» **Set problem**:
In full and without deviation, write out the entries that follow.
[BEGIN Supplied records]
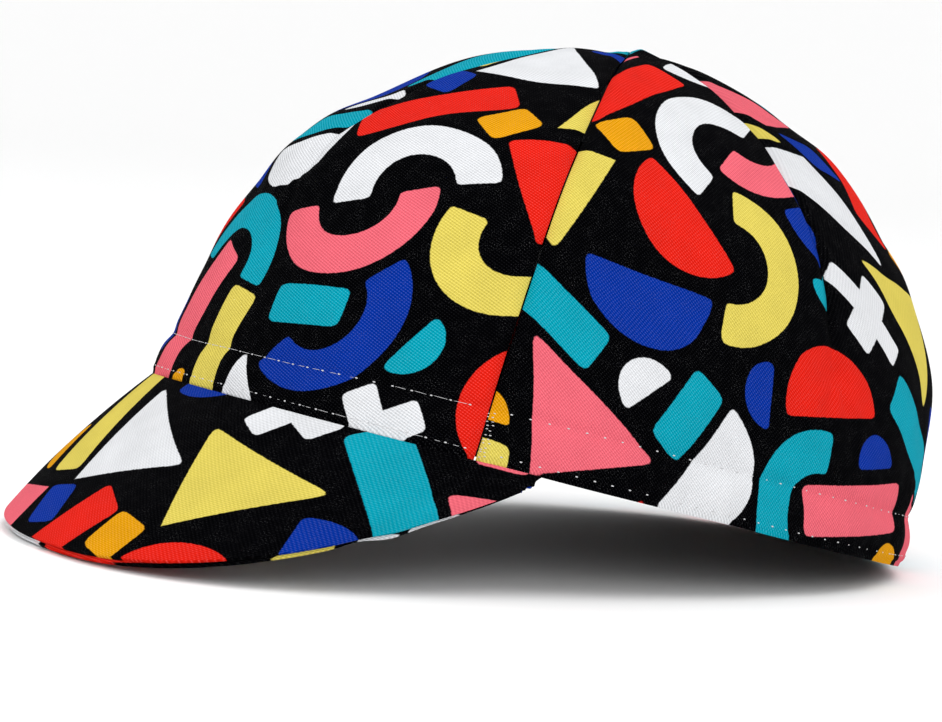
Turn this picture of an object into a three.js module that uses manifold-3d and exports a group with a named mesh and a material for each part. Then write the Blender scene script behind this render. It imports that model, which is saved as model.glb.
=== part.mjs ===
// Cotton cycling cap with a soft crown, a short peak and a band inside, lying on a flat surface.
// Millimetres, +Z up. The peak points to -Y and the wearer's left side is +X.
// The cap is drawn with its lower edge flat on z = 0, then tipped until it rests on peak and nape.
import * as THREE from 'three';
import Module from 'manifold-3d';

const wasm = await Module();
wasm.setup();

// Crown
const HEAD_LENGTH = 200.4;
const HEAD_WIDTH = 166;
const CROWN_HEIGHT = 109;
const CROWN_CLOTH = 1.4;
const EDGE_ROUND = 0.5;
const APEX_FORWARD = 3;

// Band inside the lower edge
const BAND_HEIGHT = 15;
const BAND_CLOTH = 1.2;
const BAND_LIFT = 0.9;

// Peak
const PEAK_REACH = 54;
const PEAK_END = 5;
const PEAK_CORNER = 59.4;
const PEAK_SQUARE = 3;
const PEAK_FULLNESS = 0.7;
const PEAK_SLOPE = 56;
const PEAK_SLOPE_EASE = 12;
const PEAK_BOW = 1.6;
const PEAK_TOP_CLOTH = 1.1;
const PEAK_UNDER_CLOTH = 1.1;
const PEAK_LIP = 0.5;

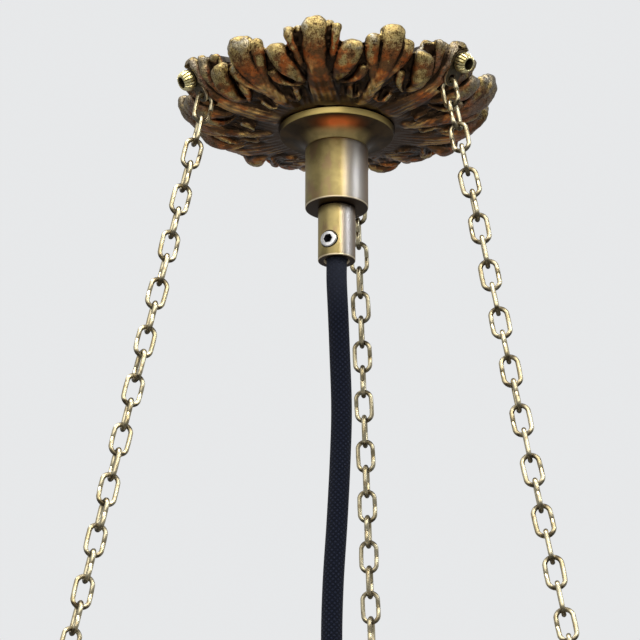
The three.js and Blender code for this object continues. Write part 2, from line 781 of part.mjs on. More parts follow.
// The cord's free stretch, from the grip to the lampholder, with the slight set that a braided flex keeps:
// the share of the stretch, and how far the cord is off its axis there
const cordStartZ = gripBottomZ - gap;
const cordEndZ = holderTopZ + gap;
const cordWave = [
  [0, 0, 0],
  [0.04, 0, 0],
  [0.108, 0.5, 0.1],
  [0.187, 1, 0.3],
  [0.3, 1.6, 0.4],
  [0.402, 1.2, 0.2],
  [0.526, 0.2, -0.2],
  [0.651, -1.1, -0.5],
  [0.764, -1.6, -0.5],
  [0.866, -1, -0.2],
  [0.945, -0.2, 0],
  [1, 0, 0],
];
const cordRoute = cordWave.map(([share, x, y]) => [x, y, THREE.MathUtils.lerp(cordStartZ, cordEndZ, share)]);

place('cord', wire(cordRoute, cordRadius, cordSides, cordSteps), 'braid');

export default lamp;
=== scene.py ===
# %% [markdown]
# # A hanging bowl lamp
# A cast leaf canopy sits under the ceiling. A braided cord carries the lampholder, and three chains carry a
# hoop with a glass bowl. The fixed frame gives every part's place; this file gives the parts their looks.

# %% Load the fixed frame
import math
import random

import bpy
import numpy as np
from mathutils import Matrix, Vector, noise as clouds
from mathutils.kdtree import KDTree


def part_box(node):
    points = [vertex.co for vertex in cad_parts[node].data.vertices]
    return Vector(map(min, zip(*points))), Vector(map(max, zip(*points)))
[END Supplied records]
» **Answer to this problem**:
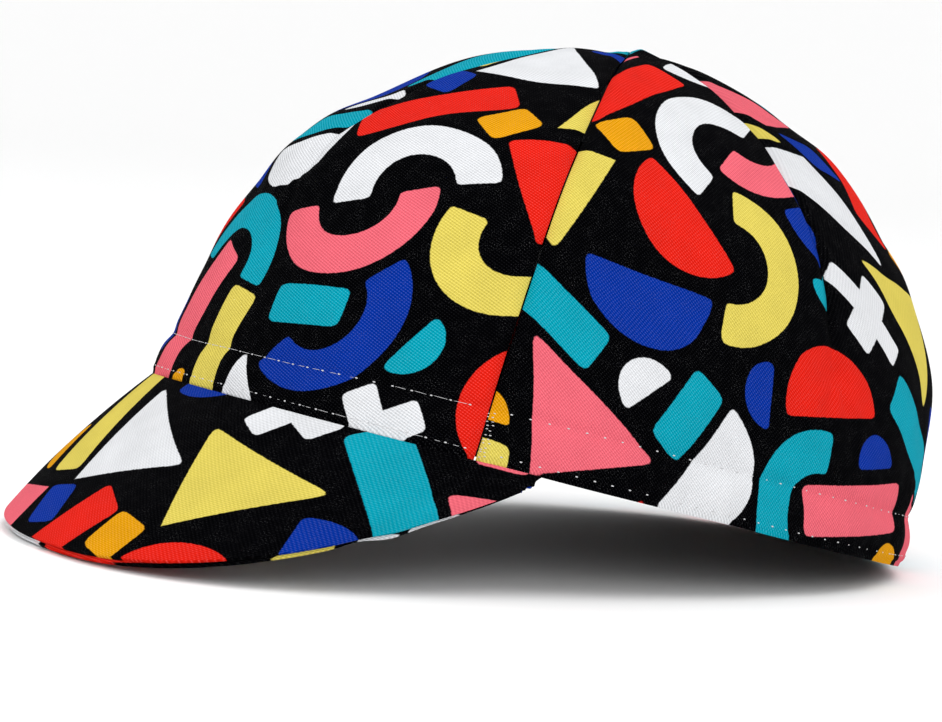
Turn this picture of an object into a three.js module that uses manifold-3d and exports a group with a named mesh and a material for each part. Then write the Blender scene script behind this render. It imports that model, which is saved as model.glb.
=== part.mjs ===
// Cotton cycling cap with a soft crown, a short peak and a band inside, lying on a flat surface.
// Millimetres, +Z up. The peak points to -Y and the wearer's left side is +X.
// The cap is drawn with its lower edge flat on z = 0, then tipped until it rests on peak and nape.
import * as THREE from 'three';
import Module from 'manifold-3d';

const wasm = await Module();
wasm.setup();

// Crown
const HEAD_LENGTH = 200.4;
const HEAD_WIDTH = 166;
const CROWN_HEIGHT = 109;
const CROWN_CLOTH = 1.4;
const EDGE_ROUND = 0.5;
const APEX_FORWARD = 3;

// Band inside the lower edge
const BAND_HEIGHT = 15;
const BAND_CLOTH = 1.2;
const BAND_LIFT = 0.9;

// Peak
const PEAK_REACH = 54;
const PEAK_END = 5;
const PEAK_CORNER = 59.4;
const PEAK_SQUARE = 3;
const PEAK_FULLNESS = 0.7;
const PEAK_SLOPE = 56;
const PEAK_SLOPE_EASE = 12;
const PEAK_BOW = 1.6;
const PEAK_TOP_CLOTH = 1.1;
const PEAK_UNDER_CLOTH = 1.1;
const PEAK_LIP = 0.5;

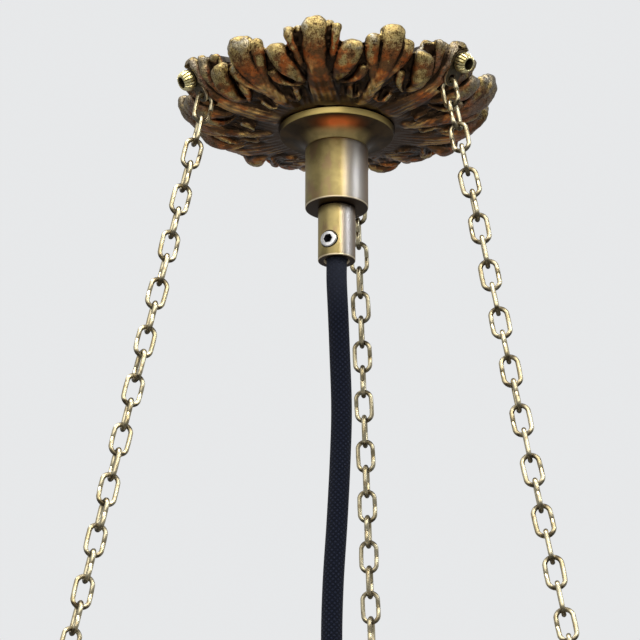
The three.js and Blender code for this object continues. Write part 2, from line 781 of part.mjs on. More parts follow.
// The cord's free stretch, from the grip to the lampholder, with the slight set that a braided flex keeps:
// the share of the stretch, and how far the cord is off its axis there
const cordStartZ = gripBottomZ - gap;
const cordEndZ = holderTopZ + gap;
const cordWave = [
  [0, 0, 0],
  [0.04, 0, 0],
  [0.108, 0.5, 0.1],
  [0.187, 1, 0.3],
  [0.3, 1.6, 0.4],
  [0.402, 1.2, 0.2],
  [0.526, 0.2, -0.2],
  [0.651, -1.1, -0.5],
  [0.764, -1.6, -0.5],
  [0.866, -1, -0.2],
  [0.945, -0.2, 0],
  [1, 0, 0],
];
const cordRoute = cordWave.map(([share, x, y]) => [x, y, THREE.MathUtils.lerp(cordStartZ, cordEndZ, share)]);

place('cord', wire(cordRoute, cordRadius, cordSides, cordSteps), 'braid');

export default lamp;
=== scene.py ===
# %% [markdown]
# # A hanging bowl lamp
# A cast leaf canopy sits under the ceiling. A braided cord carries the lampholder, and three chains carry a
# hoop with a glass bowl. The fixed frame gives every part's place; this file gives the parts their looks.

# %% Load the fixed frame
import math
import random

import bpy
import numpy as np
from mathutils import Matrix, Vector, noise as clouds
from mathutils.kdtree import KDTree


def part_box(node):
    points = [vertex.co for vertex in cad_parts[node].data.vertices]
    return Vector(map(min, zip(*points))), Vector(map(max, zip(*points)))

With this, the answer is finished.